Your task is to quote the listing below exactly, beginning with its first line and ending on the line bearing "return np.maximum(np.where(shares <".

┏━━

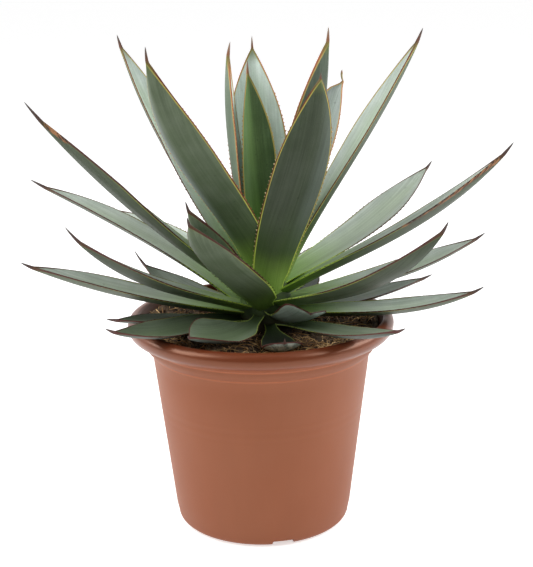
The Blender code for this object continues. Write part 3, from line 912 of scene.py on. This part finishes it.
def halfWidths(shares, leaf):
    look, widest = leafLook, leaf["widestAt"]
    full = leaf["width"] / 2
    rising = np.sin(math.pi / 2 * np.clip(shares / widest, 0, 1))
    body = full * (leaf["base"] + (1 - leaf["base"]) * rising)
    blend = smoothly(shares / leaf["neck"])
    lower = leaf["rootWidth"] / 2 * (1 - blend) + body * blend
    falling = np.cos(math.pi / 2 * np.clip((shares - widest) / (1 - widest), 0, 1))
    upper = full * np.maximum(falling, 0.0) ** leaf["taper"]
    return np.maximum(np.where(shares < widest, lower, upper), look["spineWidth"] / 2)


def leafTeeth(blade, leaf, draw):
    # for each side: the place, height and width of every tooth
    look, pattern = toothLooks[skinLooks[leaf["skin"]]["teeth"]], toothPattern
    smallest, more = pattern["endSize"]
    sides = []
    for side in range(2):
        teeth = []
        place = blade * look["from"] + draw.uniform(0, look["spacing"])
        while place < blade * look["to"]:
            share = place / blade / look["to"]
            height = draw.uniform(*look["height"]) * (smallest + more * math.sin(math.pi * share) ** 0.5)
            teeth.append((place, height, look["base"] * draw.uniform(*pattern["baseVaries"])))
            place += look["spacing"] * draw.uniform(*pattern["gapVaries"])
        sides.append(teeth)
    return sides


def leafStations(blade, spine, teeth):
    look = leafLook
    places = list(np.arange(-look["sunk"], blade - look["nearTip"], look["step"])) + [0.0, blade]
    places += list(np.linspace(blade - look["nearTip"], blade, look["nearTipStations"]))
    for side in teeth:
        for place, _, base in side:
            places += [place - base / 2, place, place + base / 2]
    places += [blade + spine * share for share in look["spineStations"]]
    return np.unique(np.round(np.array(places) / look["grain"])) * look["grain"]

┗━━

- Output below
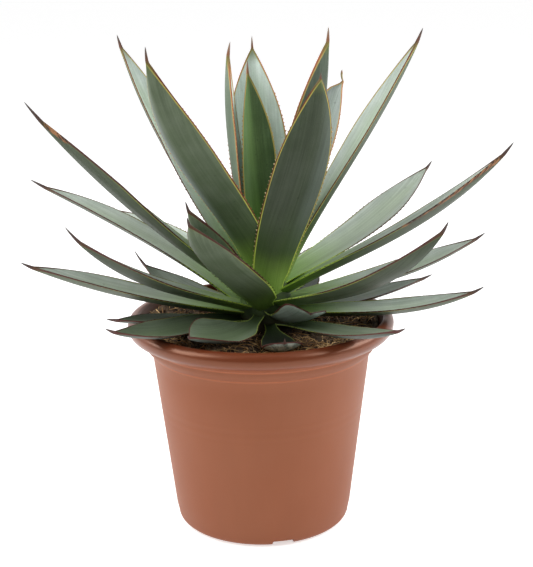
The Blender code for this object continues. Write part 3, from line 912 of scene.py on. This part finishes it.
def halfWidths(shares, leaf):
    look, widest = leafLook, leaf["widestAt"]
    full = leaf["width"] / 2
    rising = np.sin(math.pi / 2 * np.clip(shares / widest, 0, 1))
    body = full * (leaf["base"] + (1 - leaf["base"]) * rising)
    blend = smoothly(shares / leaf["neck"])
    lower = leaf["rootWidth"] / 2 * (1 - blend) + body * blend
    falling = np.cos(math.pi / 2 * np.clip((shares - widest) / (1 - widest), 0, 1))
    upper = full * np.maximum(falling, 0.0) ** leaf["taper"]
    return np.maximum(np.where(shares < widest, lower, upper), look["spineWidth"] / 2)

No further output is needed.